DC Edit | Amid attacks, hold J&K polls soon

By :  DC Comment
Update: 2024-06-10 18:40 GMT
Army personnel during a search operation after a bus carrying pilgrims was ambushed by terrorists, in Reasi district of Jammu and Kashmir, Monday, June 10, 2024. At least 9 people were killed and 33 others suffered injuries in the terror attack on the bus, according to officials. (PTI Photo)

Terror attacks are Jammu & Kashmir’s perennial problem. In the last three years, as many as 60 lives have been lost, 39 of them from the security forces. The latest attack on pilgrims on a temple visit that killed nine of them is the most brazen one on people of a particular community and the motive is not far to seek as Pakistan’s encouragement of Islamist terror is to be seen in this.

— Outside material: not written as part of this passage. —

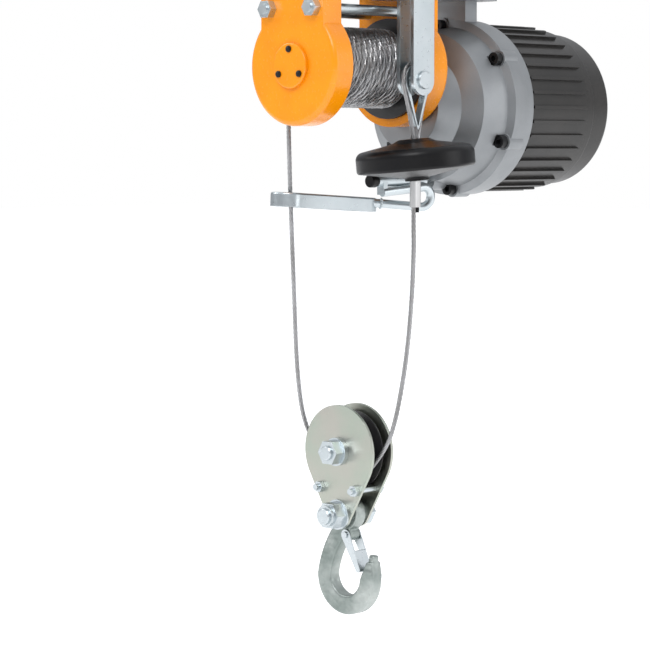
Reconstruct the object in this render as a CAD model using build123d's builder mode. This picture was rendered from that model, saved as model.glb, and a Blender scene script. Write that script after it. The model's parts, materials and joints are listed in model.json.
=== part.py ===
from build123d import *
from math import atan2, cos, degrees, pi, radians, sin, sqrt, tan
import os

# Electric wire rope hoist. X runs along the drum towards the motor, Y to the back, Z up.
# The origin is the middle of the four hanger holes, on the top face of the hanger plate.

# ---- Driving dimensions, in millimetres -------------------------------------------------
# Hanger plate and its holes
PLATE_LEFT = -146.0
PLATE_RIGHT = 108.0
PLATE_WIDTH = 90.0
PLATE_THICK = 6.0
HANGER_SPACING_X = 180.0
HANGER_SPACING_Y = 60.0
HANGER_HOLE_D = 11.0

# Drum, cheeks and rope
DRUM_DROP = 77.0
ROPE_D = 4.5
ROPE_LAY_R = 37.5
COIL_PITCH = 4.6
DRUM_WALL = 5.0
DRUM_FLANGE_R = 50.0
DRUM_FLANGE_THICK = 3.4
CHEEK_R = 58.0
CHEEK_THICK = 25.0
CHEEK_GAP = 114.0
CHEEK_LEFT = -150.0
CHEEK_WALL = 8.0
CHEEK_HUB_R = 23.0
CHEEK_PAD_WIDTH = 84.0
DRUM_SHAFT_R = 7.5
TIE_ROD_R = 5.0
TIE_ROD_Y = 30.0
TIE_ROD_DROP = 22.0

# Bearings as bore radius, outer radius, width
LARGE_BEARING = (7.5, 16.0, 9.0)
SMALL_BEARING = (6.0, 14.0, 8.0)

# Gearcase, all about the motor axis
MOTOR_AXIS_DROP = 114.4
GEARCASE_LENGTH = 83.0
GEARCASE_RADII = ((0.0, 43.0), (23.0, 54.0), (32.0, 76.0), (62.0, 82.0))
GEARCASE_FLANGE_R = 90.0
GEARCASE_FLANGE_THICK = 18.0
GEARCASE_CAVITY_R = 75.0
GEARCASE_FRONT_WALL = 44.0
GEARCASE_NECK_R = 37.0
GEARCASE_NECK_WALL = 5.0
COVER_THICK = 10.0
CASE_BOLTS = 6
CASE_BOLT_R = 84.0
CASE_BOLT_FIRST = -95.0
CASE_BOLT_THREAD_R = 4.0
CASE_BOLT_BOSS_R = 8.5

# Gear train
PRESSURE_ANGLE = 25.0
ADDENDUM = 0.8
DEDENDUM = 1.1
BACKLASH = 0.12
DRUM_GEAR_TEETH = 56
LAY_PINION_TEETH = 14
SLOW_MODULE = 1.25
SLOW_WIDTH = 14.0
LAY_GEAR_TEETH = 60
ROTOR_PINION_TEETH = 12
FAST_MODULE = 1.0
FAST_WIDTH = 10.0

# Motor
MOTOR_R = 84.0
MOTOR_BORE_R = 72.0
MOTOR_LENGTH = 98.0
MOTOR_RIBS = 36
RIB_HEIGHT = 3.0
STATOR_LENGTH = 50.0
STATOR_BORE_R = 46.0
AIR_GAP = 0.6
WINDING_LENGTH = 14.0
END_COVER_THICK = 10.0
COWL_R = 80.0
COWL_LENGTH = 31.0
COWL_WALL = 2.0
FAN_R = 62.0
FAN_BLADES = 8
BRAKE_R = 42.0
BRAKE_TRAVEL = 0.5

# Control box at the back of the motor
BOX_LENGTH = 90.0
BOX_HEIGHT = 70.0
BOX_BACK = 122.0
BOX_FRONT = 76.0
BOX_WALL = 3.0
LID_THICK = 4.0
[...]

What the latest terror that defies the pattern of attacks on symbols of state suggests that while the security situation may have improved statistically in the last five years, central rule of the state, which was divided now into J&K and Ladakh UT, may have had only a little to contribute towards finding the true measures for peace.

Eternal vigil against Pakistan-sponsored terror has been J&K’s plight and it is a price it has paid for decades now. The all-civilian toll in this latest attack in which the terrorists gathered near and fired on the bus that had fallen into a gorge points to a sinister design to shatter the peace and drive a fissure among communities.

The timing of the terror event in Jammu division of J&K on the day the new Central government was being ushered in perhaps heightens suspicion of a known foreign hand in carrying out an attack on innocent civilians.

Tragic as the attack has been in terms of taking a toll of civilians who had nothing to do with J&K save as visitors on a spiritual journey, Narendra Modi government 3.0 should not hesitate to put a popularly elected government in place soon in Srinagar.

The return to an elected government might help towards mitigating some of the circumstances that breed hostility and motivate terror attacks by misled religious zealots. No one who comes to power in the Valley can afford to ignore the perils of living next to a prickly neighbour whose 75-year obsession with the land is not going to change anytime soon.

Greater vigil, including some smart work in tuning into the cyberworld to pick up chatter on terror plots, is called for if the confidence of the Kashmiris is not to be further eroded by the designs of indoctrinated terrorists who are incapable of seeing the pointless of it all as the Indian state will continue to hunt them down.